*** Material provided ***

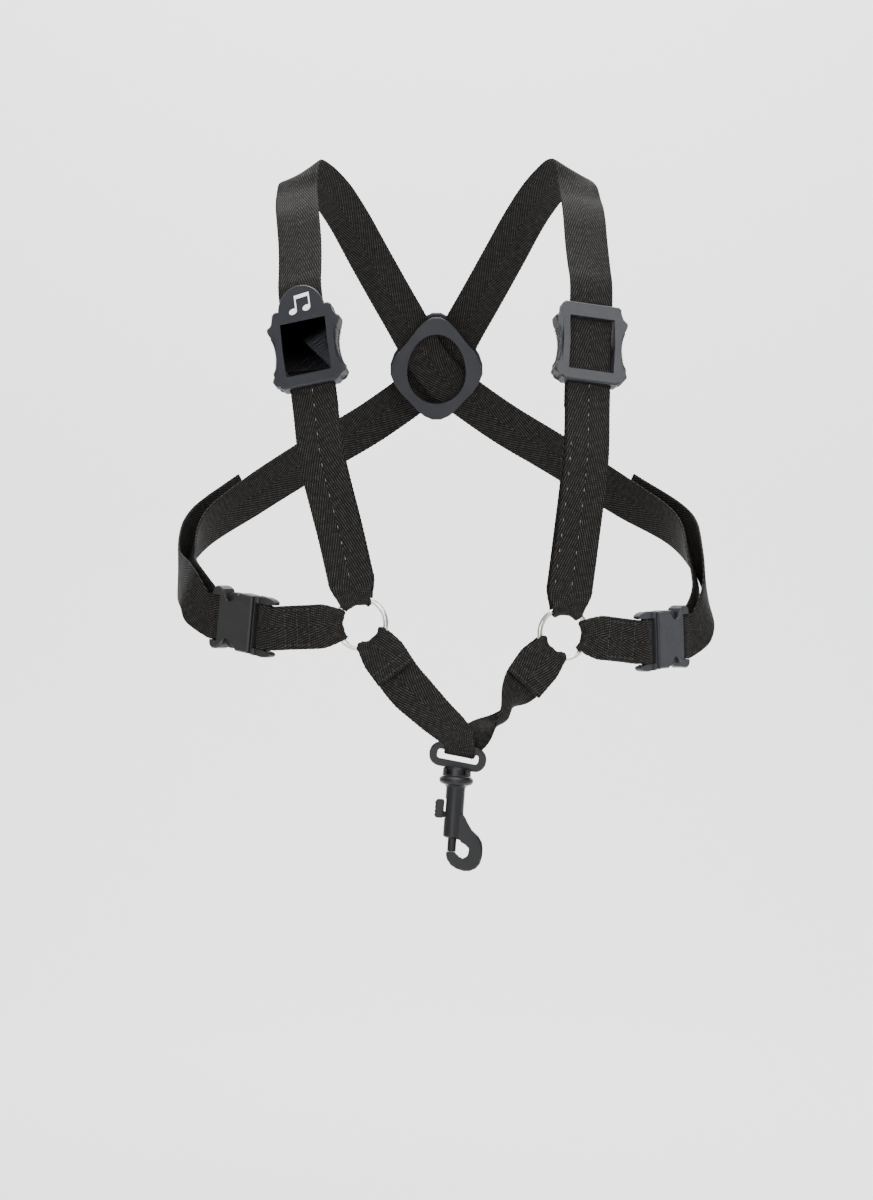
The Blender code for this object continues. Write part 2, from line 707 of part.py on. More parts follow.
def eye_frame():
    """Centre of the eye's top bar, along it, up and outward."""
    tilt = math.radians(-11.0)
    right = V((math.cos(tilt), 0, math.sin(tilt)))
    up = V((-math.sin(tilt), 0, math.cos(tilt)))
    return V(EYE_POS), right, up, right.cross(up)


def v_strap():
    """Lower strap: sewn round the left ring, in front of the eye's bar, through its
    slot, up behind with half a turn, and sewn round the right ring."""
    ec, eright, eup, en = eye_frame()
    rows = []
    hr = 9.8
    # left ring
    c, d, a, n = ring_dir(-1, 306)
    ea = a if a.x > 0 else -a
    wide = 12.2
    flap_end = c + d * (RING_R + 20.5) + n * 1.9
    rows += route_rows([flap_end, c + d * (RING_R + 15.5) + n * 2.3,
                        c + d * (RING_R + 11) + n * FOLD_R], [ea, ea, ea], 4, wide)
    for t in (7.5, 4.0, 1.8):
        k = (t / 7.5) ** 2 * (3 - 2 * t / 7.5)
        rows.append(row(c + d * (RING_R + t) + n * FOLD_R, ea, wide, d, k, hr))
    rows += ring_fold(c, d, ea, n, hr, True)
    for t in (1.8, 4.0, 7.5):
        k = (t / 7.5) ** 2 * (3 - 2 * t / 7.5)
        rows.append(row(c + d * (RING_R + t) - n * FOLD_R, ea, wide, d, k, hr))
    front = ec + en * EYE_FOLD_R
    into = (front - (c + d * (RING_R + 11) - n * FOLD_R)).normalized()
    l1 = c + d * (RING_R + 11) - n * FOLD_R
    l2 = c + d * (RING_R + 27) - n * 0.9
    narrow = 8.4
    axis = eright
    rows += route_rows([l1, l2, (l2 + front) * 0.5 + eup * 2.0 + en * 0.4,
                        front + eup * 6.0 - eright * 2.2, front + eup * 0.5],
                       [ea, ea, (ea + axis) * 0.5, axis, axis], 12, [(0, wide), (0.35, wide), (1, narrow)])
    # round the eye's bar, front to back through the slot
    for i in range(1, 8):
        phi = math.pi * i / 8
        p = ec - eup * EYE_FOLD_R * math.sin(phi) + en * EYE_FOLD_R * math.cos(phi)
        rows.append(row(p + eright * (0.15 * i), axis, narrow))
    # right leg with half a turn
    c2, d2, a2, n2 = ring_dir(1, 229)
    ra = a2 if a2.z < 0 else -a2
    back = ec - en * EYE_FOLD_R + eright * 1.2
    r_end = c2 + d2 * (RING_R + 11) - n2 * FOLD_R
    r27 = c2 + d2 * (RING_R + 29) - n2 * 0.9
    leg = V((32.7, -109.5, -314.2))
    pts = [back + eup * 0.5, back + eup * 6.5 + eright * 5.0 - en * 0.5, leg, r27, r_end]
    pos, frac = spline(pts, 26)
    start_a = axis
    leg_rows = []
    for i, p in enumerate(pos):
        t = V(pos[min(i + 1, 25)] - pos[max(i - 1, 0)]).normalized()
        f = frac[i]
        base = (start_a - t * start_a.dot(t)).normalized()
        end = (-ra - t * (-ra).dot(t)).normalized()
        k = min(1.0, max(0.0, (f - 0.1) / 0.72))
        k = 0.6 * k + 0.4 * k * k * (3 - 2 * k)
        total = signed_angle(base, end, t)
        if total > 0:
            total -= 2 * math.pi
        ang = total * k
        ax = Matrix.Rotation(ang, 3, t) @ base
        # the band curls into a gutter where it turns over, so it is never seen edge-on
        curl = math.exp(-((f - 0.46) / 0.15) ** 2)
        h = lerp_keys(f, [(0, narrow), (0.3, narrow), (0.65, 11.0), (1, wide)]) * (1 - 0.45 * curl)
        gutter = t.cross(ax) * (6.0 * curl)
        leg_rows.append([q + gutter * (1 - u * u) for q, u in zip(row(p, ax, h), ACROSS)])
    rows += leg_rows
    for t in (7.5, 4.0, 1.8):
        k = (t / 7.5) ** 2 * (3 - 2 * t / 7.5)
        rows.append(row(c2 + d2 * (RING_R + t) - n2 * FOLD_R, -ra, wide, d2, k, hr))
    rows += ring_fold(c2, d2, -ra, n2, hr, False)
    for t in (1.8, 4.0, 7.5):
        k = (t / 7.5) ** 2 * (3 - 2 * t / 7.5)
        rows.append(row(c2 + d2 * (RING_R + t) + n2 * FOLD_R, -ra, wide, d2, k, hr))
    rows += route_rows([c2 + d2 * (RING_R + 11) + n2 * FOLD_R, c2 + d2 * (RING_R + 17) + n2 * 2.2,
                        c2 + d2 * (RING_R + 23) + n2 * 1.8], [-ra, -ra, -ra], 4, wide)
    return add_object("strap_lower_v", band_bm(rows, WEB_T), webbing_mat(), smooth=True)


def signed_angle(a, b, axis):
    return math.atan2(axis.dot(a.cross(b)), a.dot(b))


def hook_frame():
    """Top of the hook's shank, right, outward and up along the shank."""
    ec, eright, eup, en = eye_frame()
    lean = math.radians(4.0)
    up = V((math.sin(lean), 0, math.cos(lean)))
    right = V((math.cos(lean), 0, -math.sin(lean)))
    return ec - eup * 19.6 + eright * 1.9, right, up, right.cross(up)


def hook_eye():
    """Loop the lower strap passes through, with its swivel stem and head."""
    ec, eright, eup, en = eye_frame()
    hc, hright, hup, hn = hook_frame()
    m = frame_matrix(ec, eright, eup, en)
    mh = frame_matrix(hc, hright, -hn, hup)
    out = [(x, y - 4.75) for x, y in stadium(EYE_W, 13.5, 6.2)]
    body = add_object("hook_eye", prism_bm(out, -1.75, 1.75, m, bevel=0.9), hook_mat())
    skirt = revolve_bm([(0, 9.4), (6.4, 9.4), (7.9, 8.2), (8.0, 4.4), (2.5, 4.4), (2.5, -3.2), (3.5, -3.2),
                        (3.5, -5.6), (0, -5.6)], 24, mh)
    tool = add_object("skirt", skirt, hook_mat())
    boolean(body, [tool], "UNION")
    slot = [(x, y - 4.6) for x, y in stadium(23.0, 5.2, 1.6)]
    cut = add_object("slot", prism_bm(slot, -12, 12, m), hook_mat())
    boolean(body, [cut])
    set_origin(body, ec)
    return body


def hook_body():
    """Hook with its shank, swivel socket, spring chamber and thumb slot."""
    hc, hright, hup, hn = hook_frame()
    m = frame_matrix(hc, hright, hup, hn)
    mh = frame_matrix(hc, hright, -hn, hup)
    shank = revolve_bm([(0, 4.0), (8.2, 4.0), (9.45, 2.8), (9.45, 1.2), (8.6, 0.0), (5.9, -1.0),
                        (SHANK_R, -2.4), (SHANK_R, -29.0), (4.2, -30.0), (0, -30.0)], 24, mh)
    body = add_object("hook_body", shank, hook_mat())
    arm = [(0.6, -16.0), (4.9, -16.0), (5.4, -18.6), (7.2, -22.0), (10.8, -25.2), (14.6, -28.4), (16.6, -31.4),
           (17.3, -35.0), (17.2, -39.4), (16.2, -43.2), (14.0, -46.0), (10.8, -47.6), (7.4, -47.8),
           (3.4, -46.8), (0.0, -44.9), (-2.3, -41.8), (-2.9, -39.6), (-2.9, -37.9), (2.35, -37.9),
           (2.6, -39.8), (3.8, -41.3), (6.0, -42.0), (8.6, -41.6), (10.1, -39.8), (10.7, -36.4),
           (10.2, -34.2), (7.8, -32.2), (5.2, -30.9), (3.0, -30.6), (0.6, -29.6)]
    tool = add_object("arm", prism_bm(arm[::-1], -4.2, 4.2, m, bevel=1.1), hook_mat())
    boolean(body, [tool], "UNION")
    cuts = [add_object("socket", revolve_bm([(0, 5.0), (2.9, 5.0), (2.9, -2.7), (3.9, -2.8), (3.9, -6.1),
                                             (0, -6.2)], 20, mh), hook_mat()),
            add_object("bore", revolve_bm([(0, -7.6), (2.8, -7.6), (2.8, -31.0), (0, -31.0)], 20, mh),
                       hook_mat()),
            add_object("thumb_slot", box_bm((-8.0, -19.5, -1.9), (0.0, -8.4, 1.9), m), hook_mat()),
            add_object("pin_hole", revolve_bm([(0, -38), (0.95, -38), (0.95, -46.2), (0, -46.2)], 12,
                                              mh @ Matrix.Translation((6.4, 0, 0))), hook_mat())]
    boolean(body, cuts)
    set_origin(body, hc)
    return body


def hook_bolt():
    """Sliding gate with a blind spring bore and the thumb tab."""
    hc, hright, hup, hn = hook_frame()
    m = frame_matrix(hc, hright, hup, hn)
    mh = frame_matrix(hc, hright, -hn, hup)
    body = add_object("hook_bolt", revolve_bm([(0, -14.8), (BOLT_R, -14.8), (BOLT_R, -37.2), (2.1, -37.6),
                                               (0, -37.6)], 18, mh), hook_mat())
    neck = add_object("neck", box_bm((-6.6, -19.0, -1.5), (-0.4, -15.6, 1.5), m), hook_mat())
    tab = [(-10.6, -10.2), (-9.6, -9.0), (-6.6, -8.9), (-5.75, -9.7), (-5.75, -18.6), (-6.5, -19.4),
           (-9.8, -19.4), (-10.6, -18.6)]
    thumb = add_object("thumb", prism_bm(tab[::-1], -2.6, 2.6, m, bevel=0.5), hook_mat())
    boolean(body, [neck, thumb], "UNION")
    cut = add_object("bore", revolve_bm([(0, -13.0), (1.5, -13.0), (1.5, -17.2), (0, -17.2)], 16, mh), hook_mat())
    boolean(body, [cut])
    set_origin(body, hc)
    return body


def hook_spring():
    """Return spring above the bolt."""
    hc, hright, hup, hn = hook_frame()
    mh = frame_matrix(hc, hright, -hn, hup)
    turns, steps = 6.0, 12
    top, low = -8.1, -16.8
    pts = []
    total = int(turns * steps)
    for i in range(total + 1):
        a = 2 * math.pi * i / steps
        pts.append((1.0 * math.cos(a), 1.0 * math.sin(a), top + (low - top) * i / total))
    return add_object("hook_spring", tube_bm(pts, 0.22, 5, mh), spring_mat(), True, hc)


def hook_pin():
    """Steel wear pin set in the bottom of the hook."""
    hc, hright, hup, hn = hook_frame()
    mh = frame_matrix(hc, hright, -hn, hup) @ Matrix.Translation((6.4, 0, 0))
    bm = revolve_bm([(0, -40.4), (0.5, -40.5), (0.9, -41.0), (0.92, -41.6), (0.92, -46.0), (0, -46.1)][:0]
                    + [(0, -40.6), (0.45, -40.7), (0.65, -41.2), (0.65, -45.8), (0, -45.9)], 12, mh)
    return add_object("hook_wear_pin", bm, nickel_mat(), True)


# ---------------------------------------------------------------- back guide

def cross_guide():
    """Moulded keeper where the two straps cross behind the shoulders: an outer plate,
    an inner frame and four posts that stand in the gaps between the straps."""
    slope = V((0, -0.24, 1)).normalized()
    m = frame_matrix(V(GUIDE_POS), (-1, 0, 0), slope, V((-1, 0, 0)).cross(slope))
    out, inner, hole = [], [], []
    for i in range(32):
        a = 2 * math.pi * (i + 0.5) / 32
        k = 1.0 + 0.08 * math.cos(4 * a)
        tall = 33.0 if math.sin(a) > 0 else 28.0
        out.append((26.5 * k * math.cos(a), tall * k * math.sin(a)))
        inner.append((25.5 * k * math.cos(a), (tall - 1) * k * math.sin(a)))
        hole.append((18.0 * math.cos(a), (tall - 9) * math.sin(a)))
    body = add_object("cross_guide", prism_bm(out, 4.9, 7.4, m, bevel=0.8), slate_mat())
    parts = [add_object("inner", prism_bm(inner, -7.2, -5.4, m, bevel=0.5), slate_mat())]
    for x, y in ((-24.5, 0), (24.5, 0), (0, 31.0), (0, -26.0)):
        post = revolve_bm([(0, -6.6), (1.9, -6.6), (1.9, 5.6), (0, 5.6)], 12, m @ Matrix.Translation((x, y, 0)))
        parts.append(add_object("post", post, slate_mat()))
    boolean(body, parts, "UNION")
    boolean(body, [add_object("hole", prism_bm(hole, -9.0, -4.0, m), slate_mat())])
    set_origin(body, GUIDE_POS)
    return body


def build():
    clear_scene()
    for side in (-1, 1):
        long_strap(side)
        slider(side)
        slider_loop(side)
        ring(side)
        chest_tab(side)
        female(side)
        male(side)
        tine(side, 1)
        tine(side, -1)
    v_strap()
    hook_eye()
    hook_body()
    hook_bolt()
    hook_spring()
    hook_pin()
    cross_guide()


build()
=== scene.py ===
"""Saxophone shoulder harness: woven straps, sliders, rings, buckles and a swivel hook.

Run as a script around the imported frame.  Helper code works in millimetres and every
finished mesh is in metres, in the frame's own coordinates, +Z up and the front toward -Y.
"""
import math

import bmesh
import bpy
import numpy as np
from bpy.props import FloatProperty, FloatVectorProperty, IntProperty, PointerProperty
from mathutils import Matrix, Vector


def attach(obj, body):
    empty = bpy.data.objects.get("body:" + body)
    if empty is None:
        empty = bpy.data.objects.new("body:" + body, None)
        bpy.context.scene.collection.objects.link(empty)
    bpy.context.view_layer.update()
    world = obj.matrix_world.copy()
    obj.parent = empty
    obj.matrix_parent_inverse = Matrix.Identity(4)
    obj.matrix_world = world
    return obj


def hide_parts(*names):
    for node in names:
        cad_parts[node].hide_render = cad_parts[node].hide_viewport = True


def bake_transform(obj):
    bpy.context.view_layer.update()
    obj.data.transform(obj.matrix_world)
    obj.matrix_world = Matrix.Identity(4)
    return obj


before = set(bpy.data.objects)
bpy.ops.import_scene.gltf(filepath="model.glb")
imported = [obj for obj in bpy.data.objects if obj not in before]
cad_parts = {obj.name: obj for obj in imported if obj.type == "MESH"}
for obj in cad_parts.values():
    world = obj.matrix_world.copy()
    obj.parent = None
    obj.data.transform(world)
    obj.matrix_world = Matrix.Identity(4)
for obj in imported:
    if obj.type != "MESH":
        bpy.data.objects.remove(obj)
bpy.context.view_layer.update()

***

◆ **Written exercise**: Produce an exact copy of the lines from the one containing "set_origin(body, GUIDE_POS)" through the last line, and of nothing else.

◆ **Response to this exercise**:
    set_origin(body, GUIDE_POS)
    return body


def build():
    clear_scene()
    for side in (-1, 1):
        long_strap(side)
        slider(side)
        slider_loop(side)
        ring(side)
        chest_tab(side)
        female(side)
        male(side)
        tine(side, 1)
        tine(side, -1)
    v_strap()
    hook_eye()
    hook_body()
    hook_bolt()
    hook_spring()
    hook_pin()
    cross_guide()


build()
=== scene.py ===
"""Saxophone shoulder harness: woven straps, sliders, rings, buckles and a swivel hook.

Run as a script around the imported frame.  Helper code works in millimetres and every
finished mesh is in metres, in the frame's own coordinates, +Z up and the front toward -Y.
"""
import math

import bmesh
import bpy
import numpy as np
from bpy.props import FloatProperty, FloatVectorProperty, IntProperty, PointerProperty
from mathutils import Matrix, Vector


def attach(obj, body):
    empty = bpy.data.objects.get("body:" + body)
    if empty is None:
        empty = bpy.data.objects.new("body:" + body, None)
        bpy.context.scene.collection.objects.link(empty)
    bpy.context.view_layer.update()
    world = obj.matrix_world.copy()
    obj.parent = empty
    obj.matrix_parent_inverse = Matrix.Identity(4)
    obj.matrix_world = world
    return obj


def hide_parts(*names):
    for node in names:
        cad_parts[node].hide_render = cad_parts[node].hide_viewport = True


def bake_transform(obj):
    bpy.context.view_layer.update()
    obj.data.transform(obj.matrix_world)
    obj.matrix_world = Matrix.Identity(4)
    return obj


before = set(bpy.data.objects)
bpy.ops.import_scene.gltf(filepath="model.glb")
imported = [obj for obj in bpy.data.objects if obj not in before]
cad_parts = {obj.name: obj for obj in imported if obj.type == "MESH"}
for obj in cad_parts.values():
    world = obj.matrix_world.copy()
    obj.parent = None
    obj.data.transform(world)
    obj.matrix_world = Matrix.Identity(4)
for obj in imported:
    if obj.type != "MESH":
        bpy.data.objects.remove(obj)
bpy.context.view_layer.update()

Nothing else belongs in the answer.